I have no idea if we would have won had I had coached like I coached all year, but I am sure I would not feel the pain I feel today over losing, because I did not give the team the chance to win, I removed their will to win, and for that I am sorry.

Years later, I would be coaching my daughters team and I did learn my lesson. I coached them from the will to win perspective. I encouraged them, I tried to motivate them, and get them into the positions to win. Did we win? Sometimes, but we had some great surprises along the way which made it all worthwhile to me.

In one playoff, we were playing to second place team that had beat us up all year, but everything clicked for the team that game and we beat up on them. I could see their coach get tight and winning became more important to him instead of the will to win. We won that game and I thought that we had won the championship. That game was worth the whole season.

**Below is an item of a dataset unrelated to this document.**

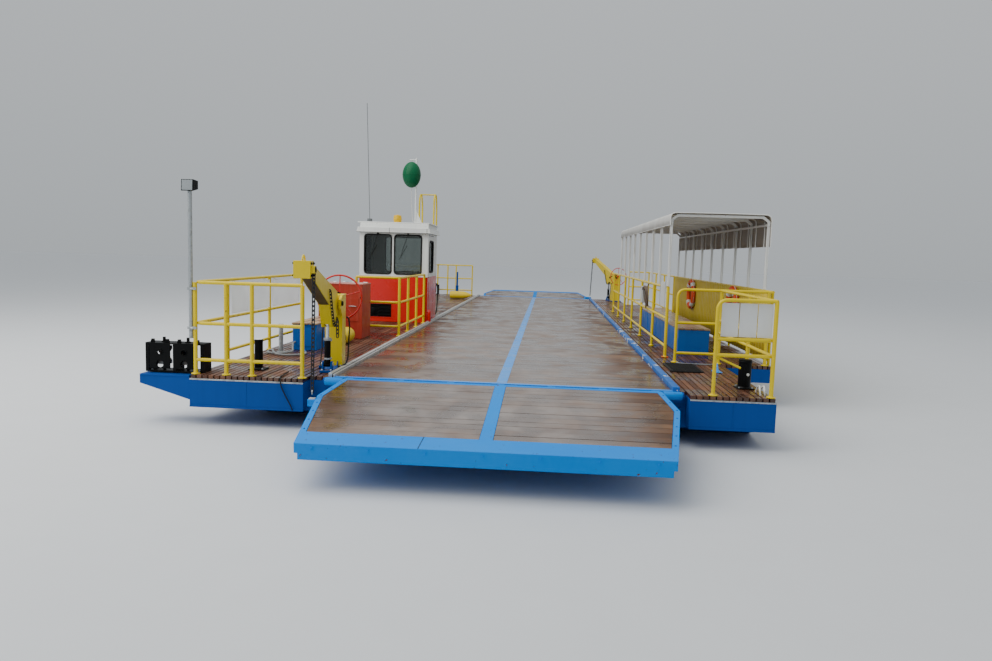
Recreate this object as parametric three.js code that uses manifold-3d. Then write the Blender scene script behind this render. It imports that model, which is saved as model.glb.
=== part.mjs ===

The following year, we had moved up a division and struggled all year. We got to the playoffs and we were in a game where if we win, we move on, and if we lose, we are done for the year. In that game, we played great. The game went back and forth all game. The girls all had the will to win at the same time. We ended up losing in the bottom of the last inning. It was too bad that we lost, but it was a great way to end the season.

So, winning is great, but you can not always win, There is only one winner. If winning is more important than playing the game, then one thing can prevent you from winning. If you have the will to win, then it is going to take more than one thing to prevent you from winning. Look around you, do you just want to win, or do you have the will to win!